After being outrighted to Triple-A in 2011, Santos was given an invitation to spring training as a non-roster player. He did not make the opening day roster, but was called up to the Tigers on May 30, 2012 after injuries to Alex Avila and Gerald Laird. On June 2, 2012, Santos had a walk-off sacrifice fly to beat the New York Yankees.

On June 6, 2012, Santos was designated for assignment. On June 8, 2012, Santos declined the minor league assignment and became a free agent.

===Colorado Rockies===
On June 13, 2012, Santos signed a minor league contract with the Colorado Rockies.

===Cleveland Indians===
On February 5, 2013, Santos signed a minor league contract with the Cleveland Indians. Santos started the 2013 season with the Triple-A Columbus Clippers, and was called up to the Indians on April 9, 2013. He appeared in one game for the Indians before being optioned back to Columbus a week later. On July 14, Santos was outrighted off the 40-man roster to Columbus.

Santos declared free agency on October 3, 2013.

===Pittsburgh Pirates===
Santos signed a minor league deal with the Pittsburgh Pirates on February 7, 2014.

===Washington Nationals===
Santos signed a minor league contract with the Washington Nationals in 2015. He was released on April 2, 2015.

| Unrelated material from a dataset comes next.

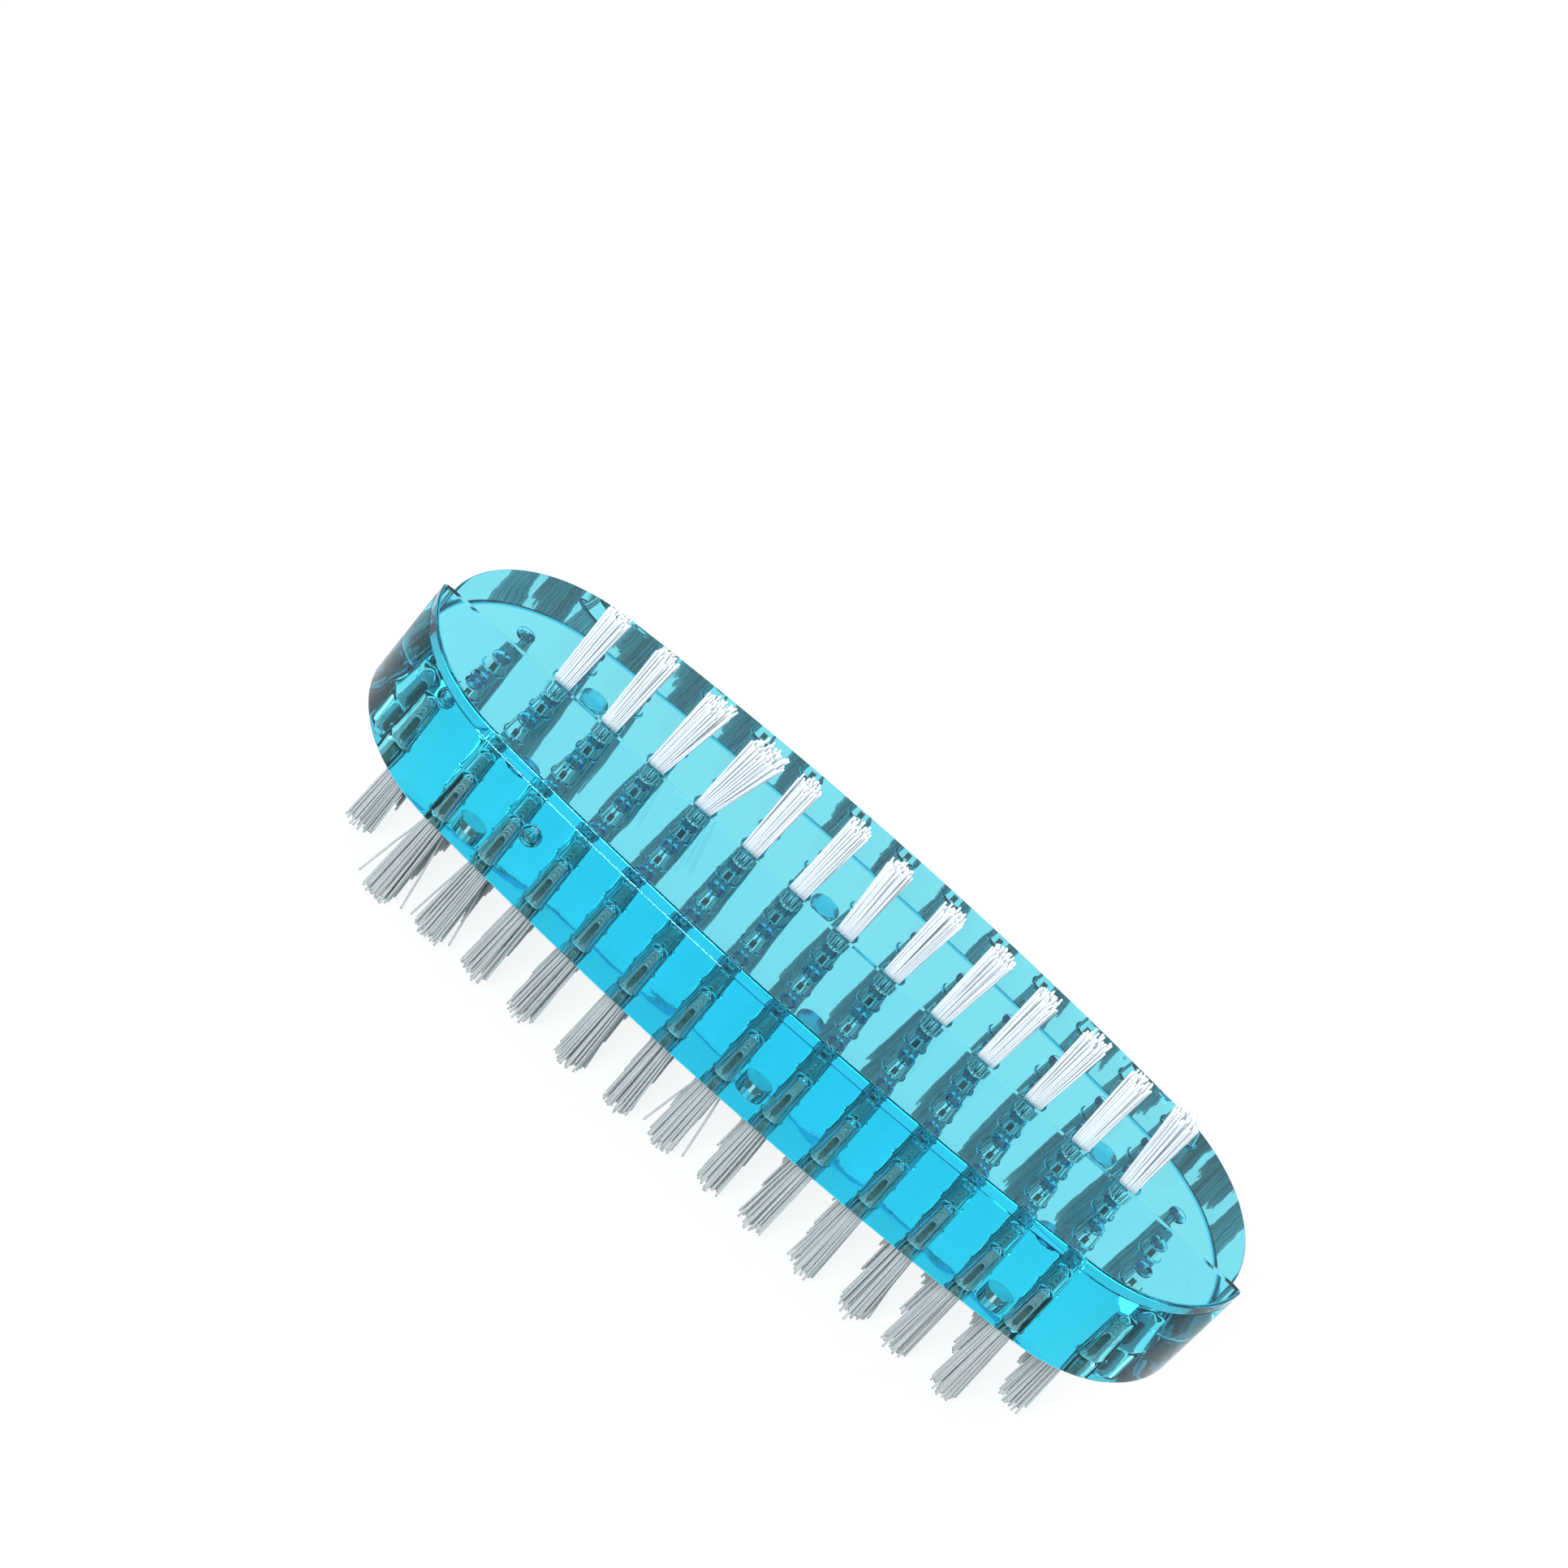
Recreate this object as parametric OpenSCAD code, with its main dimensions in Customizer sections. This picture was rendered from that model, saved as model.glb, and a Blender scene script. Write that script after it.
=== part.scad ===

===Cleveland Indians (second stint)===
On February 26, 2016, Santos signed a minor league contract with the Cleveland Indians. He did not appear in a game for the organization and elected free agency following the season on November 7.

==Coaching career==
Santos was named as the bench coach for the Mahoning Valley Scrappers in 2019. He was promoted to manager of the Dominican Summer League Indians 1 on January 24, 2020. He was named manager of the Lake County Captains, the High-A affiliate for the Cleveland Guardians, for the 2023 campaign.